Self‐Biasing Photoelectrochemical Cell for Spontaneous Overall Water Splitting under Visible‐Light Illumination

A self‐biasing photoelectrochemical (PEC) cell that could work for spontaneous overall water splitting in a neutral solution was established based on the mismatched Fermi levels between the photoelectrodes. A Pt‐catalyst‐decorated crystalline silicon photovoltaic cell (Pt/PVC) was prepared and employed as an effective photocathode. This was coupled with a poly(ethylene glycol)‐directed WO 3 /W photoanode prepared by a hydrothermal process.

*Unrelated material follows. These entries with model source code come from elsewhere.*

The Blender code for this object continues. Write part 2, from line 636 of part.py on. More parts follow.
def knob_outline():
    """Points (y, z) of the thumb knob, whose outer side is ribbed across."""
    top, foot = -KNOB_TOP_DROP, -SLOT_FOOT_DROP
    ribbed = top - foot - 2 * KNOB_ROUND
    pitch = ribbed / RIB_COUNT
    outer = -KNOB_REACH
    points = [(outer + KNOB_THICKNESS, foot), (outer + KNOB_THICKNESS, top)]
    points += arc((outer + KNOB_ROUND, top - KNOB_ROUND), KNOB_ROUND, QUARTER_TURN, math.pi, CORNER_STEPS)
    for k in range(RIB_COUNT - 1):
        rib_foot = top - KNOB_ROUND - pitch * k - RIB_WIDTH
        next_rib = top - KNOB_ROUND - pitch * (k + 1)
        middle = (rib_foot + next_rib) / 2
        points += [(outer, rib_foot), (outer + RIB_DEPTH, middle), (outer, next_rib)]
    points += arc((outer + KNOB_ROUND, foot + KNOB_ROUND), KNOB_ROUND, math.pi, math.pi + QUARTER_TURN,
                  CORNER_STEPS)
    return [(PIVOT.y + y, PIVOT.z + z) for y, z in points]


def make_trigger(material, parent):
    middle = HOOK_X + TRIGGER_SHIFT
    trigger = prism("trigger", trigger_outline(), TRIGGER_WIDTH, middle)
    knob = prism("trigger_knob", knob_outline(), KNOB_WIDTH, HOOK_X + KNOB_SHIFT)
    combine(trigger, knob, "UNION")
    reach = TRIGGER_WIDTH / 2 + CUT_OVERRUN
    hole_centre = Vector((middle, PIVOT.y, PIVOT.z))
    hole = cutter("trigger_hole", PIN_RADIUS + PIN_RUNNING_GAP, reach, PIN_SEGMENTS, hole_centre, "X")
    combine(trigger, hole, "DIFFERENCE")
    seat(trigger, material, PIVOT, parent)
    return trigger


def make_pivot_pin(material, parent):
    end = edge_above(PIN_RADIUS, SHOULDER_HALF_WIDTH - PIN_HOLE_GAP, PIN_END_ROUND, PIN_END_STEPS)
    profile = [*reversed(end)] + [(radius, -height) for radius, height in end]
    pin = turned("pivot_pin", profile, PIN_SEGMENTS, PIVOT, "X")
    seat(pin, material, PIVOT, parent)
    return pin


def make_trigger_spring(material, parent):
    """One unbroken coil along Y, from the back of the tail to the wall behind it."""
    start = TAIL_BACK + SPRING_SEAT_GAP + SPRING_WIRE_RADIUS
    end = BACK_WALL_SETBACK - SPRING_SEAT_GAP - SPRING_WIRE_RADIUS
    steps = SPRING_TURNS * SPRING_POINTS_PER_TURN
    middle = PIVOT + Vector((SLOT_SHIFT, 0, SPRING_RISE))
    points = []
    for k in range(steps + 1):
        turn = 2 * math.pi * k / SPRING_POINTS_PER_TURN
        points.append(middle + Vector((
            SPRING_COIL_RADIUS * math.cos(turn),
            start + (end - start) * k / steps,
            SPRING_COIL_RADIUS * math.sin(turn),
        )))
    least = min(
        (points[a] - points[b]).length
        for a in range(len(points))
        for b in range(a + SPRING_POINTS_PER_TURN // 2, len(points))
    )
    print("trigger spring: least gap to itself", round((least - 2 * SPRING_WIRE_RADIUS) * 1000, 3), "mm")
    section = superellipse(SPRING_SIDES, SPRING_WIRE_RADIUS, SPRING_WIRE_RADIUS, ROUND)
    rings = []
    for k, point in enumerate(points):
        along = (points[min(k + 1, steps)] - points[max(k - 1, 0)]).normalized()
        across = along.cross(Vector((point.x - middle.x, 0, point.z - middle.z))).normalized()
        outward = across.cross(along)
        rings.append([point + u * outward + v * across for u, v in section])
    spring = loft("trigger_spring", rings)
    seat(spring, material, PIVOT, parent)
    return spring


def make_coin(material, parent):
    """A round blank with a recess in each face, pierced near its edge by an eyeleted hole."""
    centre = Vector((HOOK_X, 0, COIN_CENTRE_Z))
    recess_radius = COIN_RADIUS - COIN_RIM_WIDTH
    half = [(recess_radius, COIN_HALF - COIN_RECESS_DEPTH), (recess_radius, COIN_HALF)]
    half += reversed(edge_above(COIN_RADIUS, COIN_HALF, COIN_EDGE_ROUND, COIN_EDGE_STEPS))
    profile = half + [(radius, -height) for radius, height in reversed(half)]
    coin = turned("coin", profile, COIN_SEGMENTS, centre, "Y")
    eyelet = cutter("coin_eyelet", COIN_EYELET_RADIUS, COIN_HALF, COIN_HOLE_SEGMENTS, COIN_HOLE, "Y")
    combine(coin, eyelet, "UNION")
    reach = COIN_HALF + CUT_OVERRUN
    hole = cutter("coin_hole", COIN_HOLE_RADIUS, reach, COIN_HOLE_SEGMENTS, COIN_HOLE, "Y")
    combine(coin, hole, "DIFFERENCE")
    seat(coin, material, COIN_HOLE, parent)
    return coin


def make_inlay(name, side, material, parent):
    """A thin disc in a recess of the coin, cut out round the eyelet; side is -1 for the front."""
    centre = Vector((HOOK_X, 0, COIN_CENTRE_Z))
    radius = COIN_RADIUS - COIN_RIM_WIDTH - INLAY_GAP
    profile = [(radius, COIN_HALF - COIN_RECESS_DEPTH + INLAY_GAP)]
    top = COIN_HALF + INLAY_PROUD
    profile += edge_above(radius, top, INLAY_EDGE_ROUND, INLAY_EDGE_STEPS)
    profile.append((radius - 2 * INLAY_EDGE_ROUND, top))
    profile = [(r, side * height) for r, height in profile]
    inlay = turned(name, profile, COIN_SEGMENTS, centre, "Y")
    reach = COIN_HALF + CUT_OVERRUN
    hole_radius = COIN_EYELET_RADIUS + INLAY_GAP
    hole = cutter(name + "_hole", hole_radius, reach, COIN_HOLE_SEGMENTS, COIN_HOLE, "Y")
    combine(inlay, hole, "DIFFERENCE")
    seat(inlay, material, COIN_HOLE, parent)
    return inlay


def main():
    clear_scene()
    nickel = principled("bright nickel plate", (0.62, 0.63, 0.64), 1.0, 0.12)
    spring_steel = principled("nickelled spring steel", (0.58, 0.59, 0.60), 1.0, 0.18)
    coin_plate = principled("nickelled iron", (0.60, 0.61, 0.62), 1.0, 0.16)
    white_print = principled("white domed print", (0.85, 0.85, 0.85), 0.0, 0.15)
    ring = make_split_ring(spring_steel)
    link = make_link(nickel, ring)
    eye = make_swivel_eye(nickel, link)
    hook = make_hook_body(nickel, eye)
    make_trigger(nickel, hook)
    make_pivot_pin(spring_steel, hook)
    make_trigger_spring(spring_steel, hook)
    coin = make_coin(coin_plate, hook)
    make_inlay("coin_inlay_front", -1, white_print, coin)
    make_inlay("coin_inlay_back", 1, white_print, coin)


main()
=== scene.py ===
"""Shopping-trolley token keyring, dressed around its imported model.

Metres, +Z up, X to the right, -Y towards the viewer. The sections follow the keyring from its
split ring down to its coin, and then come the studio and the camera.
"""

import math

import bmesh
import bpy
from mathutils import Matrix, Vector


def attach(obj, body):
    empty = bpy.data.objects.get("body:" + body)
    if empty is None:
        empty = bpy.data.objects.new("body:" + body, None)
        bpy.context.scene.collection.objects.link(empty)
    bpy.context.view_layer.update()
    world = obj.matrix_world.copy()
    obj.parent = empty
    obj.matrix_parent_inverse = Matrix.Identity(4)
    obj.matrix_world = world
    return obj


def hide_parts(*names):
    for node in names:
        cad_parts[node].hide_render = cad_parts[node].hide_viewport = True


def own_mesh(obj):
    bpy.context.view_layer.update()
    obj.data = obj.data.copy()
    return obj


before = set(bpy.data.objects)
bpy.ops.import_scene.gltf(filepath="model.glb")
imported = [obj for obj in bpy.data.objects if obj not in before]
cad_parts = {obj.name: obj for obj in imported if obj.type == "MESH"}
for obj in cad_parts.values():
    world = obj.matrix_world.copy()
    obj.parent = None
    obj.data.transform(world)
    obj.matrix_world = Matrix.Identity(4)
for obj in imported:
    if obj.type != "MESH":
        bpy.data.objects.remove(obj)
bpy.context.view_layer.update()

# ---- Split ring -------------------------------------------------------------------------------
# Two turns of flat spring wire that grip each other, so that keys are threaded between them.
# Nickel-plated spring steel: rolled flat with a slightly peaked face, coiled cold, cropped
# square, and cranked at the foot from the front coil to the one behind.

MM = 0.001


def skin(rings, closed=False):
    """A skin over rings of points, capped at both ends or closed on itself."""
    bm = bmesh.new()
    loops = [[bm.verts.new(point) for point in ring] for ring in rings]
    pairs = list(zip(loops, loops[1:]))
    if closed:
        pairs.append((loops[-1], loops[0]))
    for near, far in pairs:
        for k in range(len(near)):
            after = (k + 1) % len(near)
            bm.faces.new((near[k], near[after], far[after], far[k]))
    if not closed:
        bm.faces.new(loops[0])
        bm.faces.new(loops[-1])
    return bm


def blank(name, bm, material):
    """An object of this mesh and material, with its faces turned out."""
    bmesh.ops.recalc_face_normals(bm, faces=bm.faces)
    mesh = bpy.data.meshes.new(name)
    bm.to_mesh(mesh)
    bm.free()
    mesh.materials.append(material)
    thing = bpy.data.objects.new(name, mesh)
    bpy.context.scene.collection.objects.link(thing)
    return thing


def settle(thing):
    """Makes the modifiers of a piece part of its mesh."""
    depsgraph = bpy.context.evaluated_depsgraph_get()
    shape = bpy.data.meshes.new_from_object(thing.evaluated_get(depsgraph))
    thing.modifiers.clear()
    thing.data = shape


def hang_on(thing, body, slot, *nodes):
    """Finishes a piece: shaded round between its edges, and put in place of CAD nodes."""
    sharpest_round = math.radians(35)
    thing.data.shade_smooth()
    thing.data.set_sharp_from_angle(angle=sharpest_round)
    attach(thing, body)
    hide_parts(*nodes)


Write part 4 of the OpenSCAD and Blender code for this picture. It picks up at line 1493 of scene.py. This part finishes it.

Both of the photoelectrodes showed a response to visible light. The WO 3 /W photoanode had a positively located valence band edge, the energy level of which was enough for water oxidation, and the Pt/PVC photocathode possessed a negatively located conduction band edge, which was capable of water reduction. More importantly, the Fermi level of the WO 3 /W photoanode was more positive than that of the Pt/PVC photocathode because of the p–n junction of the PVC that decoupled the band bending and enlarged the photovoltage. Under visible‐light irradiation, the WO 3 /W photoanode provided a negative bias for the Pt/PVC photocathode, and the Pt/PVC photocathode provided a positive bias for the WO 3 /W photoanode. An interior bias was generated that could relax the strict criteria of overall water splitting by cooperatively separating the hole–electron pairs at both photoelectrodes. In this system, the short‐circuit current and the open‐circuit voltage increased with increasing light intensity (AM 1.5 illumination) to reach 121 μA cm −2 and 0.541 V, respectively, at a light intensity of 100 mW cm −2 . Such a combination provides a promising method for the fabrication of self‐driven devices for solar‐energy storage.